STORED DATA
■ ■ ■ ■ ■ ■ ■

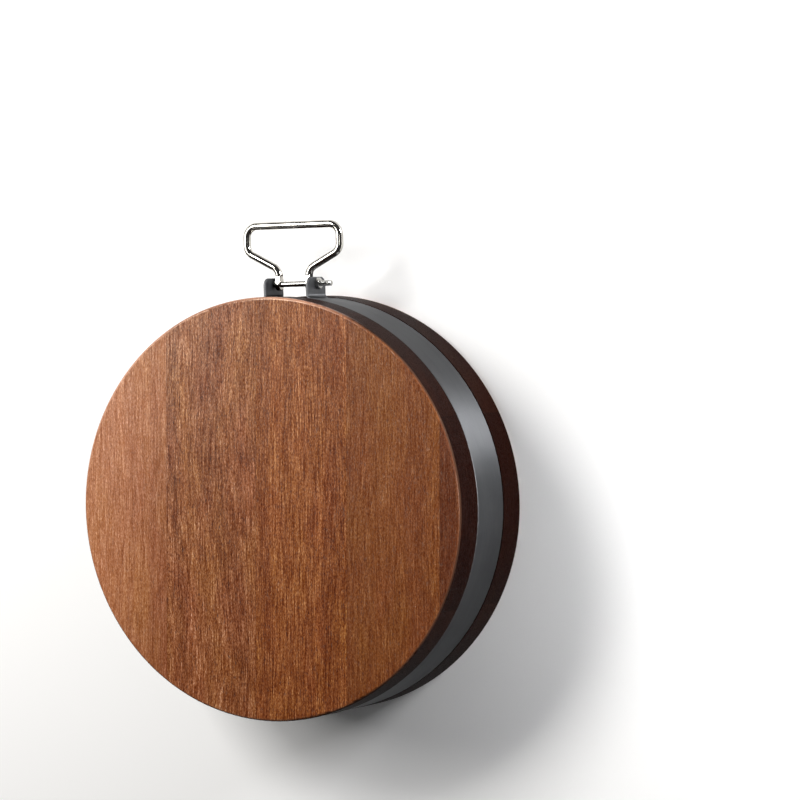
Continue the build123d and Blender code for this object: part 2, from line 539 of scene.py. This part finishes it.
# Bright steel: each piece's material, bright and dull tone, roughness and the scratches' size
nut_look = ("nut_steel", display(190, 189, 185), display(150, 149, 146), 0.2, 0.4 * millimetre)
handle_look = ("handle_steel", display(200, 197, 190), display(165, 162, 156), 0.06, 0.5 * millimetre)
bolt_look = ("bolt_steel", display(200, 199, 194), display(150, 149, 146), 0.16, 0.4 * millimetre)

# How much the scratches are drawn out, and what they and the smudges do to the roughness
lengthwise_shares = (1, 1, 0.08)
crosswise_shares = (0.1, 1, 1)
scratch_detail = 3
scratch_breakup = 0.6
scratch_ramp = (0.5, 0.8)
smudge_noise = (6 * millimetre, 3, 0.6)
smudge_tone_ramp = (0.35, 0.7)
smudge_roughness_ramp = (0.4, 0.8)
uneven_noise = (4 * millimetre, 1, 0.4)
scratch_roughness = 0.08
smudge_roughness = 0.06
uneven_depth = 0.02 * millimetre
scratch_depth = 0.0015 * millimetre


def polished_steel(name, bright, dull, roughness, scratch_size):
    """Bright steel with fine scratches and the faint unevenness of a polished rod."""
    s = Shader(name)
    here = s.place()
    scratch_noise = (scratch_size, scratch_detail, scratch_breakup)
    lengthwise, _ = s.noise(s.stretch(here, *lengthwise_shares), *scratch_noise)
    crosswise, _ = s.noise(s.stretch(here, *crosswise_shares), *scratch_noise)
    smudge, _ = s.noise(here, *smudge_noise)
    uneven, _ = s.noise(here, *uneven_noise)
    scratches = s.plus(s.spread(lengthwise, *scratch_ramp), s.spread(crosswise, *scratch_ramp))
    tone = s.mix(s.smooth(smudge, *smudge_tone_ramp), bright, dull)
    rough = s.plus(roughness, s.times(scratches, scratch_roughness))
    rough = s.plus(rough, s.times(s.smooth(smudge, *smudge_roughness_ramp), smudge_roughness))
    s.set(Base_Color=tone, Metallic=1.0, Roughness=rough)
    s.bump((uneven, uneven_depth), (lengthwise, scratch_depth))
    return s.material


# The bolt, with its rolled thread. Its shank, head and chamfers have the part's sizes.

shank_radius = 2 * millimetre
thread_pitch = 0.7 * millimetre
thread_depth = 0.36 * millimetre
thread_start = 14 * millimetre
tip_chamfer = 0.5 * millimetre
head_height = 2.8 * millimetre
crown_chamfer = 0.45 * millimetre
steps_round = 48
steps_per_pitch = 8
crown_steps = 3
thread_flank = 1.25
sharp_angle = radians(35)


def head_rings(angles):
    """The hexagonal head from its crowned face to its underside."""
    flats = bolt_high.z - bolt_low.z
    crown = flats / sqrt(3) - crown_chamfer
    hexagon = [flats / 2 / cos(angle % (pi / 3) - pi / 6) for angle in angles]
    depths = [crown_chamfer * step / crown_steps for step in range(crown_steps + 1)]

    def ring(x, depth):
        return x, [min(corner, crown + depth) for corner in hexagon]

    rings = [ring(bolt_low.x + depth, depth) for depth in depths]
    rings += [ring(bolt_low.x + head_height - depth, depth) for depth in reversed(depths)]
    return rings


def thread_rings(angles):
    """The shank with a thread that fades in over its first turn and a chamfered tip."""
    step_length = thread_pitch / steps_per_pitch
    count = int((bolt_high.x - thread_start) / step_length)
    rings = [(bolt_low.x + head_height, [shank_radius] * len(angles))]
    for step in range(count + 1):
        x = bolt_high.x - (count - step) * step_length
        fade = min(1, step / steps_per_pitch)
        tip = shank_radius - max(0, tip_chamfer - (bolt_high.x - x))
        radii = []
        for angle in angles:
            phase = (x / thread_pitch + angle / (2 * pi)) % 1
            rise = min(1, abs(2 * phase - 1) * thread_flank)
            radii.append(min(tip, shank_radius - thread_depth * fade * (1 - rise)))
        rings.append((x, radii))
    return rings


def threaded_bolt():
    angles = [2 * pi * step / steps_round for step in range(steps_round)]
    rings = head_rings(angles) + thread_rings(angles)
    centre_y = (bolt_low.y + bolt_high.y) / 2
    centre_z = (bolt_low.z + bolt_high.z) / 2
    points = [
        (x, centre_y + radius * sin(angle), centre_z + radius * cos(angle))
        for x, radii in rings
        for angle, radius in zip(angles, radii)
    ]
    faces = []
    for low in range(0, len(points) - steps_round, steps_round):
        high = low + steps_round
        for step in range(steps_round):
            following = (step + 1) % steps_round
            faces.append((low + step, high + step, high + following, low + following))
    faces.append(range(steps_round))
    faces.append(range(len(points) - 1, len(points) - 1 - steps_round, -1))
    mesh = bpy.data.meshes.new("threaded_bolt")
    mesh.from_pydata(points, [], faces)
    mesh.shade_smooth()
    mesh.set_sharp_from_angle(angle=sharp_angle)
    piece = bpy.data.objects.new("threaded_bolt", mesh)
    bpy.context.scene.collection.objects.link(piece)
    paint(piece, polished_steel(*bolt_look))
    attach(piece, "block")
    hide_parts("handle_bolt")


# Studio

# The floor shows in one shade and lights the block with another
floor_size = 12
floor_shade = 0.95
bounce_shade = 0.3
paper_roughness = 0.9
world_level = 0.06


def floor_paper():
    """Pale paper, which throws less light back on the block than it shows."""
    s = Shader("floor_paper")
    rays = s.node("ShaderNodeLightPath").outputs
    shown = s.math("MAXIMUM", rays["Is Camera Ray"], rays["Is Glossy Ray"])
    shown = s.math("MAXIMUM", shown, rays["Is Transmission Ray"])
    bounced = (bounce_shade, bounce_shade, bounce_shade, 1)
    pale = (floor_shade, floor_shade, floor_shade, 1)
    s.set(Base_Color=s.mix(shown, bounced, pale), Roughness=paper_roughness, Specular_IOR_Level=0.0)
    return s.material


def add_floor():
    half = floor_size / 2
    corners = [(-half, -half, 0), (half, -half, 0), (half, half, 0), (-half, half, 0)]
    mesh = bpy.data.meshes.new("floor")
    mesh.from_pydata(corners, [], [(0, 1, 2, 3)])
    floor = bpy.data.objects.new("floor", mesh)
    bpy.context.scene.collection.objects.link(floor)
    paint(floor, floor_paper())


# Lamps: each one's place, width, height, power in watts and colour
warm_white = (1, 0.985, 0.96)
plain_white = (1, 1, 1)
cool_white = (0.99, 0.99, 1)
lamps = {
    "key_softbox": ((-0.85, 0.3, 0.95), 0.5, 0.5, 7, warm_white),
    "upper_softbox": ((-0.5, 0.62, 1.0), 0.45, 0.45, 12.3, warm_white),
    "front_fill": ((-0.6, -1.2, 1.2), 0.8, 0.6, 1, plain_white),
    "rim_light": ((1.25, 0.66, 0.22), 0.45, 0.25, 27, cool_white),
}

# A narrow lamp that brightens the floor on the block's right
floor_light = ((0.75, 0.05, 1.3), 0.4, 0.4, 1.2, plain_white)
floor_light_target = (0.6, 0.05, 0)
floor_light_spread = radians(40)


def add_lamp(name, place, width, height, power, colour, target=block_middle, spread=pi):
    """A soft rectangular lamp, turned to the block's middle or another place."""
    data = bpy.data.lights.new(name, "AREA")
    data.shape = "RECTANGLE"
    data.size = width
    data.size_y = height
    data.energy = power
    data.color = colour
    data.spread = spread
    lamp = bpy.data.objects.new(name, data)
    bpy.context.scene.collection.objects.link(lamp)
    lamp.location = place
    lamp.rotation_mode = "QUATERNION"
    lamp.rotation_quaternion = (Vector(place) - Vector(target)).to_track_quat("Z", "Y")


def add_studio():
    add_floor()
    for name, settings in lamps.items():
        add_lamp(name, *settings)
    add_lamp("floor_light", *floor_light, floor_light_target, floor_light_spread)
    world = bpy.data.worlds.new("studio")
    bpy.context.scene.world = world
    world.use_nodes = True
    background = world.node_tree.nodes["Background"]
    background.inputs["Color"].default_value = (*plain_white, 1)
    background.inputs["Strength"].default_value = world_level


add_camera()
board_materials()
paint(nodes["hoop"], brushed_steel())
paint(nodes["hoop_nut"], polished_steel(*nut_look))
paint(nodes["handle"], polished_steel(*handle_look))
threaded_bolt()
add_studio()
bpy.context.scene.view_settings.view_transform = "Standard"
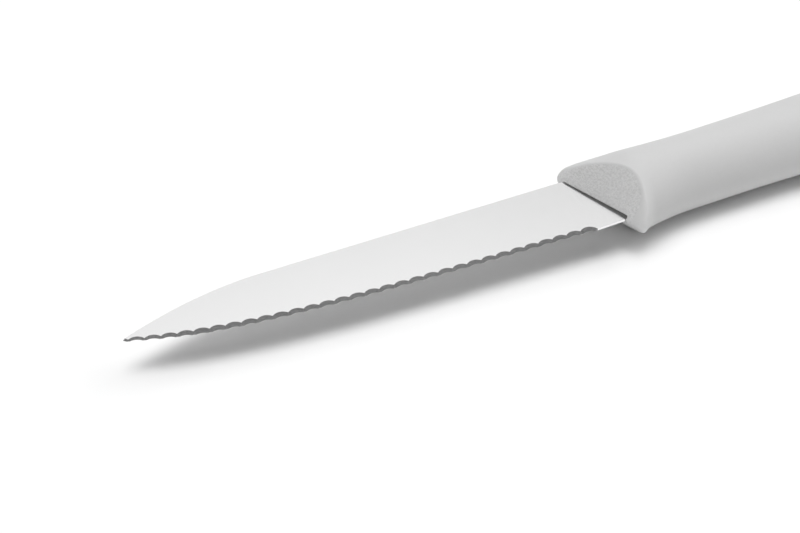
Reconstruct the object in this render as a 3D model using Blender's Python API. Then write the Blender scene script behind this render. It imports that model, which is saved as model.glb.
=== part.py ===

■ ■ ■ ■ ■ ■ ■

DIRECTIONS FOR THIS TASK
Copy every single line of the material above that holds "scene".

WRITTEN RESPONSE
Continue the build123d and Blender code for this object: part 2, from line 539 of scene.py. This part finishes it.
    bpy.context.scene.collection.objects.link(piece)
    bpy.context.scene.collection.objects.link(floor)
    bpy.context.scene.collection.objects.link(lamp)
    bpy.context.scene.world = world
bpy.context.scene.view_settings.view_transform = "Standard"
Reconstruct the object in this render as a 3D model using Blender's Python API. Then write the Blender scene script behind this render. It imports that model, which is saved as model.glb.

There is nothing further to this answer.